Begin

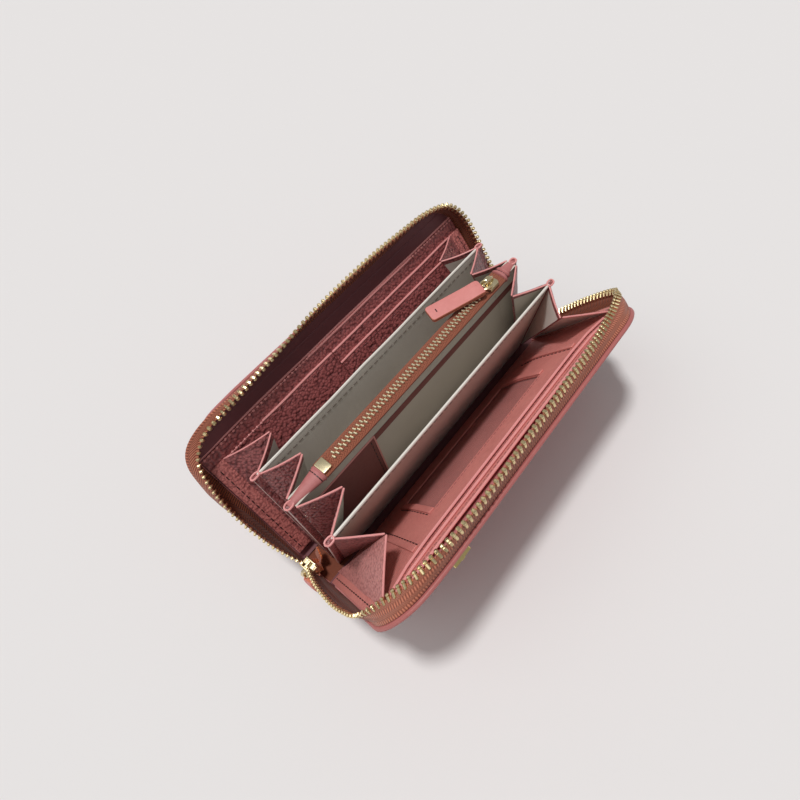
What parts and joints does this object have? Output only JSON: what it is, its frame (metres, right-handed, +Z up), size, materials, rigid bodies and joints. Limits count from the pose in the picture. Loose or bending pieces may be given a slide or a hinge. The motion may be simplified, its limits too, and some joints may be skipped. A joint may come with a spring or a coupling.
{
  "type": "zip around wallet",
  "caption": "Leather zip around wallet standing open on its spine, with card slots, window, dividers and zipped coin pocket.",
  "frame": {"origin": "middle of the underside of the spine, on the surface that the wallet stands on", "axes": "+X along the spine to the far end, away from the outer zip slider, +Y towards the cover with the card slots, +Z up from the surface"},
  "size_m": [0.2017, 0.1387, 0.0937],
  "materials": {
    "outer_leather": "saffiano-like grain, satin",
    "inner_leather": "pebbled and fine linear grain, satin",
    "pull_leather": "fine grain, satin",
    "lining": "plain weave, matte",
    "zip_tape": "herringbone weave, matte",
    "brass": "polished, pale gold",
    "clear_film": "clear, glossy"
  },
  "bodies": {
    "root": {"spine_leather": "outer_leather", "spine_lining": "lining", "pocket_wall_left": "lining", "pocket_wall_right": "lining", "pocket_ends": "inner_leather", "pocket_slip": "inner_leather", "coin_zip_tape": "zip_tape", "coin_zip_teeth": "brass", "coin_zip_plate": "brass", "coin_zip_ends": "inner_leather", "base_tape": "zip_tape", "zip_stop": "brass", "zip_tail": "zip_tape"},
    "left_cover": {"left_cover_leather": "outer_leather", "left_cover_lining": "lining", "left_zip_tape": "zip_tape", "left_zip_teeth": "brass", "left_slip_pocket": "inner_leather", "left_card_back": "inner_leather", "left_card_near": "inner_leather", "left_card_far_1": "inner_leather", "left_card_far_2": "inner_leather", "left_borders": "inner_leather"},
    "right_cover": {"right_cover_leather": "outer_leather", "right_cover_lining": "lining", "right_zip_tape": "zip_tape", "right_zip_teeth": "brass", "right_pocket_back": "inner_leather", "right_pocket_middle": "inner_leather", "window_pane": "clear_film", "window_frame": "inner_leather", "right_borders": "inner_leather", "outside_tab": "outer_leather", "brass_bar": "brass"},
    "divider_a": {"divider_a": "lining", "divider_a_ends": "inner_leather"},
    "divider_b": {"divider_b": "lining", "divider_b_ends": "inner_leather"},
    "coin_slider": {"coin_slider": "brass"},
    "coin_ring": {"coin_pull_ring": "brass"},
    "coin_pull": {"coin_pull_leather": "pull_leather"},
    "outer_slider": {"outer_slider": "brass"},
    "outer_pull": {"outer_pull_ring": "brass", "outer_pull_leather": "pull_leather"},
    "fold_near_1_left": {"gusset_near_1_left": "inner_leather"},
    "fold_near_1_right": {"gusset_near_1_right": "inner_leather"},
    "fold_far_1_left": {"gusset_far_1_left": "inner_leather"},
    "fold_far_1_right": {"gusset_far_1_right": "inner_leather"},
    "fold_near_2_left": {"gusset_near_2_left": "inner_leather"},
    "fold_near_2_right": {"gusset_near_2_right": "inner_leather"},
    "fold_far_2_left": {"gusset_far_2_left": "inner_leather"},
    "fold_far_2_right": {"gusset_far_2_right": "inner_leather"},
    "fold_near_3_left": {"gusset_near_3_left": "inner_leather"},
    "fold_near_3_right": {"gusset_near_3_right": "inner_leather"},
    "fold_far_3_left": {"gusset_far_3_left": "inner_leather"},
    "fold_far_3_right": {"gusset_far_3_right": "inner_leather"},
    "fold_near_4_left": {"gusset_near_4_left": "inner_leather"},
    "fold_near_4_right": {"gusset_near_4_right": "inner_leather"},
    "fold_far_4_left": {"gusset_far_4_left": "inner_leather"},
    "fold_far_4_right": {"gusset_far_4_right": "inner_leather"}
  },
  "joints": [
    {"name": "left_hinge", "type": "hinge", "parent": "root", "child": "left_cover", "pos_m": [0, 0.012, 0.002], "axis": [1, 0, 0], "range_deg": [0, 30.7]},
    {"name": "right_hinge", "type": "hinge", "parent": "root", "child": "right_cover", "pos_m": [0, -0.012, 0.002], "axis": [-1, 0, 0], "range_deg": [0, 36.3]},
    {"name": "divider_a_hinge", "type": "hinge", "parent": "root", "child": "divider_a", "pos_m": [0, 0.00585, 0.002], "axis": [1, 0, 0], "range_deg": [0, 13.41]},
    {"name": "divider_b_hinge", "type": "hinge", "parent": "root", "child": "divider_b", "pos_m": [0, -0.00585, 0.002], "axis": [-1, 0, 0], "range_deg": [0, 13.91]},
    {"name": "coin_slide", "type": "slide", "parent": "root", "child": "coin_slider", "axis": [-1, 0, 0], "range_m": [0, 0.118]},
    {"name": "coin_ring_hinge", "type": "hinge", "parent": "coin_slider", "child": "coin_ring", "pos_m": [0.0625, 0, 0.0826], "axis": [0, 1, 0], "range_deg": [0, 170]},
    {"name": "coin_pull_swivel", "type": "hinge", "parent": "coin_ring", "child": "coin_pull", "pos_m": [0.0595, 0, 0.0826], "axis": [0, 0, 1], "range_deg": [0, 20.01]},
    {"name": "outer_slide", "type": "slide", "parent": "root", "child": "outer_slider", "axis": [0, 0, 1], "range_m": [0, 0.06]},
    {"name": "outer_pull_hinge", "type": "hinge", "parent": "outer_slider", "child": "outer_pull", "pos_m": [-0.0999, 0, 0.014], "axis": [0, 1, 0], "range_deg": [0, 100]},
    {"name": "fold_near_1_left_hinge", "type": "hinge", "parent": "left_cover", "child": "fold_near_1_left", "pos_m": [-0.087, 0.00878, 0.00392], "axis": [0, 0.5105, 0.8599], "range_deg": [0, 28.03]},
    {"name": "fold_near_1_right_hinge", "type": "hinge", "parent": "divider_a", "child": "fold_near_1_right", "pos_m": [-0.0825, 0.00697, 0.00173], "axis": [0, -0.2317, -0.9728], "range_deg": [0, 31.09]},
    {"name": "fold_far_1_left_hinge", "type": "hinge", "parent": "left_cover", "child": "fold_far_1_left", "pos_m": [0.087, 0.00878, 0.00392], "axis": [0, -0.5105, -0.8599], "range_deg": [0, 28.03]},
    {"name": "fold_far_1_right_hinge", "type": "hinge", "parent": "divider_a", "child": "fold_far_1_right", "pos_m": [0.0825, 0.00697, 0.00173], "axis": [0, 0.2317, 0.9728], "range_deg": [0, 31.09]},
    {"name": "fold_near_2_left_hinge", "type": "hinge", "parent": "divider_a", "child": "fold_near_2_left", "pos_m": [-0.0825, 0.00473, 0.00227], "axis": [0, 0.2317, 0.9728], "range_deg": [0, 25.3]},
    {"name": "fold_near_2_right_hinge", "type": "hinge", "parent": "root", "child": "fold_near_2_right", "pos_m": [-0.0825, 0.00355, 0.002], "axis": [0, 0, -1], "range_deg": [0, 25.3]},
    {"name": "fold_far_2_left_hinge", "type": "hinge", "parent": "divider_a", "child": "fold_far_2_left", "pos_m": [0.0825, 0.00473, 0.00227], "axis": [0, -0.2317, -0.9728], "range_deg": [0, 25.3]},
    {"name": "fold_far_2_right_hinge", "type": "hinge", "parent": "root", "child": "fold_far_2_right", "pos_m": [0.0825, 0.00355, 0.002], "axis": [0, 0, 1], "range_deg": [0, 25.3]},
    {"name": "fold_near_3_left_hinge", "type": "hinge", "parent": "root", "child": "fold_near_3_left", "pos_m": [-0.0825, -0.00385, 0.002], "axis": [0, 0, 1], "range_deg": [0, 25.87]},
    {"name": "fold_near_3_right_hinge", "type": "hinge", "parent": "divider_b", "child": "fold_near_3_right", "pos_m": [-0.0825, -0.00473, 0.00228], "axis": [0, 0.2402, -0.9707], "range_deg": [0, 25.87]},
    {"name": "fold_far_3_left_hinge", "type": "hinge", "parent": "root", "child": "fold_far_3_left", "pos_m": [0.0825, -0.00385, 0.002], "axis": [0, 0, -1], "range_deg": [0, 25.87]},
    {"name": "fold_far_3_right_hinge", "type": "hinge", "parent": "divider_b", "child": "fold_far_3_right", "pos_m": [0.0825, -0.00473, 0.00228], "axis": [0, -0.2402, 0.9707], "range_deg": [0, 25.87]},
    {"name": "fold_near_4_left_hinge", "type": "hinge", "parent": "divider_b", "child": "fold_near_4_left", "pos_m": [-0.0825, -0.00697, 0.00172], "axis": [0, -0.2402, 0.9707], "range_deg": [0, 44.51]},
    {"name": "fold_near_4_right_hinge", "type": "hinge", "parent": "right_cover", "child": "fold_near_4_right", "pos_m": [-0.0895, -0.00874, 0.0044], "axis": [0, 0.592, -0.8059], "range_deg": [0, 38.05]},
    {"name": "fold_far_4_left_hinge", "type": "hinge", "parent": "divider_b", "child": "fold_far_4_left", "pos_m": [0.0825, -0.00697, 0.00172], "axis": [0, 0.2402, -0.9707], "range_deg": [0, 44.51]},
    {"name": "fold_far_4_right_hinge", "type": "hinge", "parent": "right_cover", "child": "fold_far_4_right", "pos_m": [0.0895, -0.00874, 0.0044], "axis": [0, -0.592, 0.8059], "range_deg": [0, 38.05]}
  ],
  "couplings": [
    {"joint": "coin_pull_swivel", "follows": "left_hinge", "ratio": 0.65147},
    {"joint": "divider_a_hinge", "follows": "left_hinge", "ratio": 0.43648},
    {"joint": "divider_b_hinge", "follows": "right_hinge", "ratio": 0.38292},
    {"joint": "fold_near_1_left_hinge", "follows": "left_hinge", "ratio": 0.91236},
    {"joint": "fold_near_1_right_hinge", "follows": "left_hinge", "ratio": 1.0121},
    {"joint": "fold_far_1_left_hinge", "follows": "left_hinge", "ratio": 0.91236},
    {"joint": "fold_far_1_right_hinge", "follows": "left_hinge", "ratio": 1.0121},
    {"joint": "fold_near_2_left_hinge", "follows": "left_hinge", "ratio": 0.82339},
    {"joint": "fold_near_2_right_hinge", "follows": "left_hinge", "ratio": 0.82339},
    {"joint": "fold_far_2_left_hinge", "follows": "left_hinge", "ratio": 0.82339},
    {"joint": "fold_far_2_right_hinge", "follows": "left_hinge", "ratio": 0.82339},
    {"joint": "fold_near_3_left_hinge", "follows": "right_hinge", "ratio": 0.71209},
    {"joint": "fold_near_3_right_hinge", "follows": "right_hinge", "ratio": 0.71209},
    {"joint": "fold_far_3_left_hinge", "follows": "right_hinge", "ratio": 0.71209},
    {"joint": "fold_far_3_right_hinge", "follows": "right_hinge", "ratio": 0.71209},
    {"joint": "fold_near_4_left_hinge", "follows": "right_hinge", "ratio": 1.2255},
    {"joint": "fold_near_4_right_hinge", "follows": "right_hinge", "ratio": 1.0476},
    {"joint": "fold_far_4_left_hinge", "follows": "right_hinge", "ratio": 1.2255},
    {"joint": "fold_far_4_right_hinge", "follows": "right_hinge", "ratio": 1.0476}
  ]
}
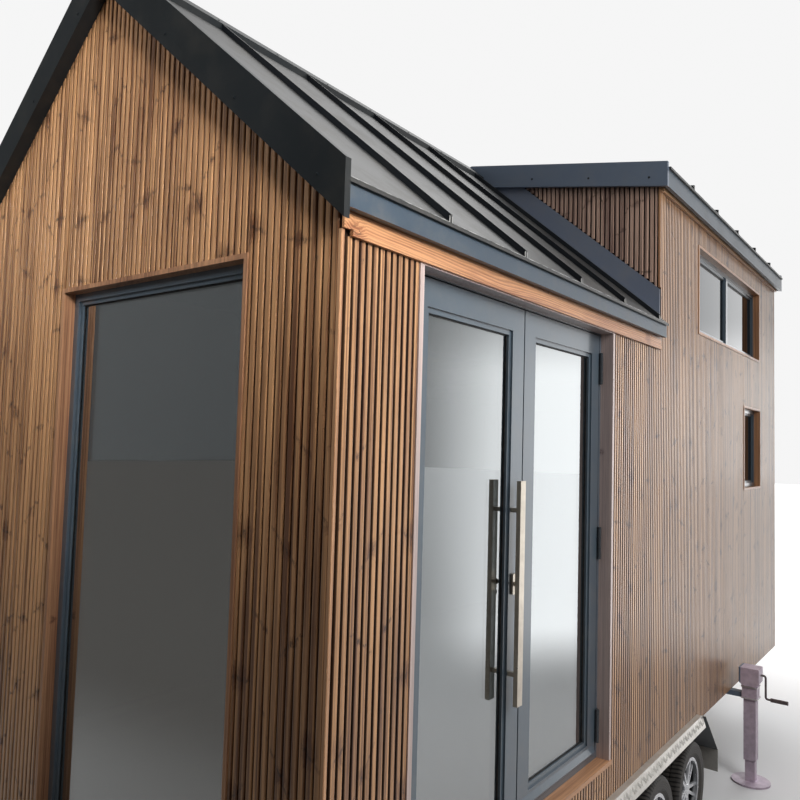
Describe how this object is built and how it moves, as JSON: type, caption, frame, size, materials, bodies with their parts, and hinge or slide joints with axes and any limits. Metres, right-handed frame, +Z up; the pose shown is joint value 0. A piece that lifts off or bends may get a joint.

End

WHAT THIS TASK INVOLVES — Using the listing above, locate the lines that hold "caption" and copy each one.

OUTPUT FOR THIS EXERCISE —
  "caption": "Leather zip around wallet standing open on its spine, with card slots, window, dividers and zipped coin pocket.",
Describe how this object is built and how it moves, as JSON: type, caption, frame, size, materials, bodies with their parts, and hinge or slide joints with axes and any limits. Metres, right-handed frame, +Z up; the pose shown is joint value 0. A piece that lifts off or bends may get a joint.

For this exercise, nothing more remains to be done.